To Mark’s point, database vendors need to figure out how to work with emerging technologies like Hadoop vs. fighting against them. We saw this need in 2011 based on customer and prospect feedback, and created a data connector between InfiniDB and the Hadoop cluster. Unlike Sqoop, the connector is bi-directional, enabling organizations to determine where they want to do the analysis. We see the primary need for bringing data into InfiniDB and processing the analytics within it, but every organization has their own requirements so we provide the flexibility.
While more organizations are using Hadoop for large-scale structured and unstructured data, the sheer volume of data collected often results in a Hadoop implementation that no longer performs at the desired speed for analysis. This can mean redesign or much manual tuning, which yields both a sub-optimal maintenance experience and data environment for analysis.
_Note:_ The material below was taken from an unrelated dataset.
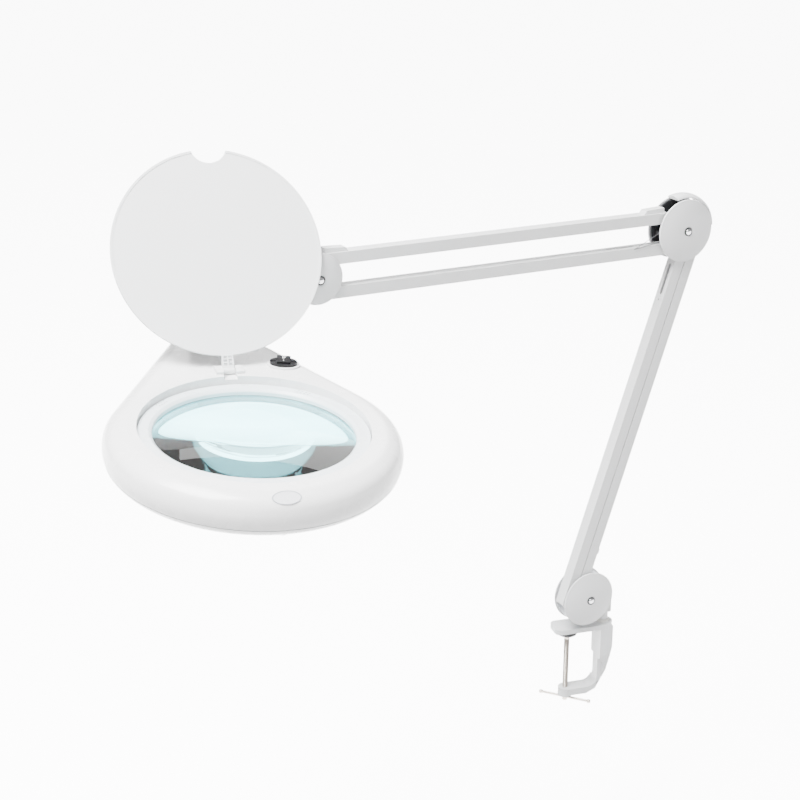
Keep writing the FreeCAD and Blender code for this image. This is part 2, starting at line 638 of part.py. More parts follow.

High-performance analytics requires a high-performance analytic data platform. The Hadoop framework is great for custom development, but it doesn't inherently have the “out-of-the-box” ability of doing analytics extremely quickly, as Mr. Madsen points out. We enabled InfiniDB to connect to the Hadoop environment to pull data into InfiniDB to execute large scale analytics rapidly. And since InfiniDB converts SQL queries into small “map and reduce” jobs, it is also provides the scale necessary to accommodate Hadoop Big Data deployments, whether for ad-hoc analytics, data warehousing or predictive analytics. InfiniDB requires no special database tuning, indexing or materialized views, making it an ideal element for a hybrid data architecture.